For his part, Bidlack, a retired Air Force lieutenant colonel, suggests in his speech that he'll keep fighting.
"We might even try this again in a couple years."
A cent of worry
Though final results wouldn't come until much later, returns flashing on several TV screens painted a bleak picture for county question 1A, the so called "safer-community initiative," early Tuesday night.
"I'm not conceding it's over yet," said El Paso County Sheriff Terry Maketa.
A reluctance to give up may have been the only thing keeping tears from flowing as the unhappy election-night party wore on. Question 1A, which would've funded regional public safety and health agencies, was ultimately defeated, 60 percent to 40 percent. The one-cent tax measure would have funded a variety of local agencies, but its effect on the El Paso County budget could be most severe: County commissioners will have to cut about $10 million from their 2009 budget, likely hitting almost every department.
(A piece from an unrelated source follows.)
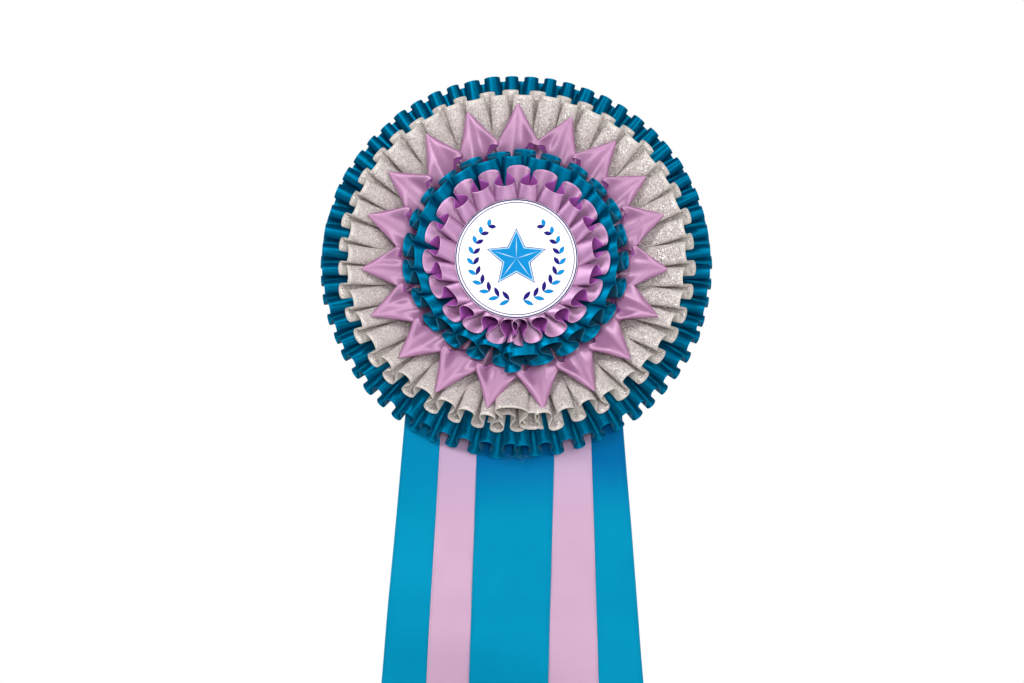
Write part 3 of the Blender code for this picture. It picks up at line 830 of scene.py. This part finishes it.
def print_paper(name, base, rough=0.42, gloss=0.15):
    """Coated paper or its ink, with the faint tooth of print."""
    n = Nodes(name)
    coordinates = n.add("ShaderNodeTexCoord").outputs["Object"]
    tooth = n.noise(coordinates, 2600, 2.0)
    cloud = n.noise(coordinates, 45, 2.0)
    shade = tuple(0.97 * value for value in base[:3]) + (1.0,)
    n.shade(
        Base_Color=n.mix(cloud, shade, base),
        Roughness=n.math("MULTIPLY_ADD", tooth, 0.1, rough - 0.05),
        Coat_Weight=gloss, Coat_Roughness=0.3, Specular_IOR_Level=gloss,
        Normal=n.bump(tooth, 0.08, 0.00005),
    )
    return n.material


def plated_steel(name):
    """Bright plated wire and sheet, with drawing marks and small dull patches."""
    n = Nodes(name)
    coordinates = n.add("ShaderNodeTexCoord").outputs["Object"]
    marks = n.noise(n.stretch(coordinates, 300, 4000, 4000), 1.0, 3.0)
    dull = n.noise(coordinates, 350, 3.0)
    n.shade(
        Base_Color=n.mix(dull, colour(178, 178, 176), colour(222, 222, 224)), Metallic=1.0,
        Roughness=n.math("MULTIPLY_ADD", dull, 0.25, 0.12), Normal=n.bump(marks, 0.12, 0.00005),
    )
    return n.material


def thread(name, base):
    """Sewing thread: a twist of plies."""
    n = Nodes(name)
    coordinates = n.add("ShaderNodeTexCoord").outputs["Object"]
    twist = n.noise(coordinates, 1500, 2.0)
    dark = tuple(0.6 * value for value in base[:3]) + (1.0,)
    n.shade(Base_Color=n.mix(twist, dark, base), Roughness=0.7, Sheen_Weight=0.3,
            Normal=n.bump(twist, 0.6, 0.0003))
    return n.material


def foam(name):
    """White foam with small cells."""
    n = Nodes(name)
    coordinates = n.add("ShaderNodeTexCoord").outputs["Object"]
    cells = n.add("ShaderNodeTexVoronoi", in_0=coordinates, in_2=900.0)
    n.shade(
        Base_Color=n.mix(cells.outputs[0], colour(214, 214, 210), colour(240, 240, 238)),
        Roughness=0.95, Normal=n.bump(cells.outputs[0], 0.5, 0.0003),
    )
    return n.material


def make_materials():
    """All finishes by name. Those of cards, pads, threads and steel are the CAD's slot names."""
    return {
        "teal_face": satin(
            "teal_face", colour(0, 64, 97), colour(0, 46, 77), colour(0, 182, 235), 0.55, 0.6),
        "teal_back": woven_back("teal_back", colour(0, 92, 122), colour(0, 74, 104)),
        "lilac_face": satin(
            "lilac_face", colour(166, 108, 158), colour(146, 90, 140), colour(250, 208, 242),
            0.54, 0.65),
        "lilac_points": satin(
            "lilac_points", colour(172, 120, 160), colour(156, 104, 146), colour(250, 212, 238),
            0.56, 0.5),
        # The back's stronger magenta is partly its own colour and partly painted light: the deepening
        # that light bouncing inside the lilac folds gives.
        "lilac_back": woven_back("lilac_back", colour(176, 92, 178), colour(160, 76, 164)),
        "teal_tail_back": woven_back("teal_tail_back", colour(0, 116, 158), colour(0, 102, 146)),
        "lilac_tail_back": woven_back(
            "lilac_tail_back", colour(182, 146, 174), colour(170, 134, 164)),
        # Painted light: the teal tails use the rings' teal satin with a much brighter base colour as
        # painted sheen, in two copies whose tops carry deep or faint painted shade.
        "teal_tail": satin(
            "teal_tail", colour(0, 130, 166), colour(0, 118, 156), colour(30, 180, 220),
            0.6, 0.3, painted_shade=colour(0, 74, 136)),
        "teal_tail_lit": satin(
            "teal_tail_lit", colour(0, 130, 166), colour(0, 118, 156), colour(30, 180, 220),
            0.6, 0.3, painted_shade=colour(0, 112, 156)),
        # Painted shade: the lilac tails are darkened towards their top.
        "lilac_tail": satin(
            "lilac_tail", colour(190, 154, 180), colour(180, 143, 171), colour(235, 210, 232),
            0.6, 0.3, painted_shade=colour(172, 144, 176)),
        "glitter_face": glitter("glitter_face"),
        "glitter_back": woven_back(
            "glitter_back", colour(214, 208, 200), colour(196, 189, 182), 0.85),
        "grey_board": pulp_board("grey_board", colour(176, 170, 160), colour(128, 122, 112)),
        "white_board": pulp_board(
            "white_board", colour(244, 243, 240), colour(222, 220, 214), 0.75),
        "white_print": print_paper("white_print", colour(254, 254, 254)),
        "sky_ink": print_paper("sky_ink", colour(16, 134, 196), 0.6, 0.03),
        "navy_ink": print_paper("navy_ink", colour(34, 26, 112), 0.6, 0.03),
        "pale_ink": print_paper("pale_ink", colour(170, 208, 236), 0.6, 0.03),
        "white_foam": foam("white_foam"),
        "bright_steel": plated_steel("bright_steel"),
        "teal_thread": thread("teal_thread", colour(0, 110, 150)),
        "lilac_thread": thread("lilac_thread", colour(190, 150, 188)),
        "grey_thread": thread("grey_thread", colour(180, 176, 172)),
    }


def dress_cad():
    """Gives every CAD node that stays in view its finished material."""
    slots = {entry["node"]: entry["material_slot"] for entry in frame["record"]["subparts"]}
    for node, piece in frame["nodes"].items():
        if slots[node] in MATERIALS:
            piece.data.materials.clear()
            piece.data.materials.append(MATERIALS[slots[node]])


# ---------------------------------------------------------------- studio

# Area lights: place, target, width and height in metres, then power in watts.
LIGHTS = {
    "key": ((-0.50, -1.35, 0.62), (0, 0, 0), (0.42, 0.42), 13.5),
    "right_fill": ((0.75, -1.4, 0.25), (0, 0, -0.05), (0.25, 0.6), 6),
    "low_fill": ((0.10, -1.5, -0.20), (0, 0, -0.05), (0.25, 0.22), 6.0),
    "rear_fill": ((0.3, 1.6, 0.9), (0, 0, 0), (1.4, 1.0), 26),
}
SURROUND = 0.24               # strength of the light from all round
FLOOR_GLOW = 0.72             # glow that only the camera sees on the floor
FLOOR_SIZE = 30               # metres
VIEW_DISTANCE = 1.6           # metres
VIEW_BELOW = 14.0             # degrees by which the camera is under the centre of the rosette
VIEW_PITCH = 12.16            # degrees by which it looks up
VIEW_TURN = 0.10              # degrees by which it looks to the left
VIEW_LENS = 91.0


def add_light(name, location, target, size, power):
    """A rectangular soft light that faces its target."""
    light = bpy.data.lights.new(name, "AREA")
    light.shape = "RECTANGLE"
    light.size, light.size_y = size
    light.energy = power
    lamp = bpy.data.objects.new(name, light)
    lamp.location = location
    lamp.rotation_euler = (Vector(target) - Vector(location)).to_track_quat("-Z", "Y").to_euler()
    bpy.context.scene.collection.objects.link(lamp)


def add_world():
    """A soft pale surround that the camera sees as white."""
    world = bpy.data.worlds.new("studio")
    bpy.context.scene.world = world
    world.use_nodes = True
    nodes, links = world.node_tree.nodes, world.node_tree.links
    nodes.clear()
    seen = nodes.new("ShaderNodeBackground")
    seen.inputs["Color"].default_value = (1, 1, 1, 1)
    seen.inputs["Strength"].default_value = 1.0
    soft = nodes.new("ShaderNodeBackground")
    soft.inputs["Color"].default_value = (0.97, 0.985, 1, 1)
    soft.inputs["Strength"].default_value = SURROUND
    path = nodes.new("ShaderNodeLightPath")
    mixed = nodes.new("ShaderNodeMixShader")
    output = nodes.new("ShaderNodeOutputWorld")
    links.new(path.outputs["Is Camera Ray"], mixed.inputs["Fac"])
    links.new(soft.outputs[0], mixed.inputs[1])
    links.new(seen.outputs[0], mixed.inputs[2])
    links.new(mixed.outputs[0], output.inputs["Surface"])


def add_floor(low):
    """A plain pale floor just under the lowest point of the CAD model."""
    bpy.ops.mesh.primitive_plane_add(size=FLOOR_SIZE, location=(0, 0, low.z - 0.5 * MM))
    floor = bpy.context.object
    floor.name = "studio_floor"
    n = Nodes("studio_floor")
    coordinates = n.add("ShaderNodeTexCoord").outputs["Object"]
    path = n.add("ShaderNodeLightPath")
    n.shade(
        Base_Color=n.mix(n.noise(coordinates, 3.0), (0.86, 0.86, 0.86, 1), (0.9, 0.9, 0.9, 1)),
        Roughness=0.8, Emission_Color=(1, 1, 1, 1),
        Emission_Strength=n.math("MULTIPLY", path.outputs["Is Camera Ray"], FLOOR_GLOW),
    )
    floor.data.materials.append(n.material)


def add_camera():
    """Looks up at the rosette from below it."""
    camera = bpy.data.cameras.new("camera")
    camera.lens = VIEW_LENS
    camera.sensor_width = 36
    camera.clip_end = 50
    view = bpy.data.objects.new("camera", camera)
    below = math.radians(VIEW_BELOW)
    centre = -heights("centre_print")[1] * MM
    view.location = (0, centre - VIEW_DISTANCE * math.cos(below), -VIEW_DISTANCE * math.sin(below))
    view.rotation_euler = (math.radians(90 + VIEW_PITCH), 0, math.radians(VIEW_TURN))
    bpy.context.scene.collection.objects.link(view)
    bpy.context.scene.camera = view


def add_studio(low):
    """A pale floor and surround, soft lights and the camera."""
    add_world()
    add_floor(low)
    for name, settings in LIGHTS.items():
        add_light(name, *settings)
    add_camera()
    bpy.context.scene.view_settings.view_transform = "Standard"
    bpy.context.scene.view_settings.look = "None"


# ---------------------------------------------------------------- the award rosette

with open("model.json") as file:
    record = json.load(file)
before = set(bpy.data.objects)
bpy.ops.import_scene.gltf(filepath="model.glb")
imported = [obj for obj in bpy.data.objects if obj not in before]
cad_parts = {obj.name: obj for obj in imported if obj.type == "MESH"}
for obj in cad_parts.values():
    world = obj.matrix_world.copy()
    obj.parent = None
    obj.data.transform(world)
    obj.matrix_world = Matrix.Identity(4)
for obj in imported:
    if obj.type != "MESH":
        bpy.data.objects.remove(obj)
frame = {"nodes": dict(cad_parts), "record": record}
cad_low, cad_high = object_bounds()
MATERIALS = make_materials()
dress_cad()
for tier_name in RINGS:
    pleated_ring(tier_name)
frayed_threads()
folded_points()
# The left teal tail has the copy with faint painted shade at its top; the other teal tails have the
# deep one.
hanging_tail("tail_left_teal", 0, "teal_tail_lit", "teal_tail_back")
hanging_tail("tail_right_teal", 0, "teal_tail", "teal_tail_back")
hanging_tail("tail_left_lilac", 1, "lilac_tail", "lilac_tail_back")
hanging_tail("tail_right_lilac", 1, "lilac_tail", "lilac_tail_back")
hanging_tail("tail_centre_teal", 2, "teal_tail", "teal_tail_back")
round_card("centre_board", "white_board", 0.4)
round_card("centre_print", "white_print", 0.08)
centre_emblem()
add_studio(cad_low)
Kandi Buckland, acting administrator of the county health department, faces a half-million dollars in fresh cuts, after having trimmed the same amount in the summer. Officials are already fearful about their ability to respond to disease outbreaks.
"We'll have to prioritize what we are able to do," she says.
Maketa, largely spared earlier budget cuts, will lose out on new deputies and a jail expansion. Instead, he expects to make cuts of $1 million or more, which will eliminate more than a dozen deputy positions.
The Department of Human Services faces $1 million in cuts, which translates into a total loss of around $7 million when federal matching dollars are added. The measure would have boosted the department's child and adult protective services. Its failure will make it even harder for DHS to provide mandated services, according to director Barbara Drake.
"I think the county's going to have to do something," Drake says, "because it's really not meeting its responsibility to the citizens."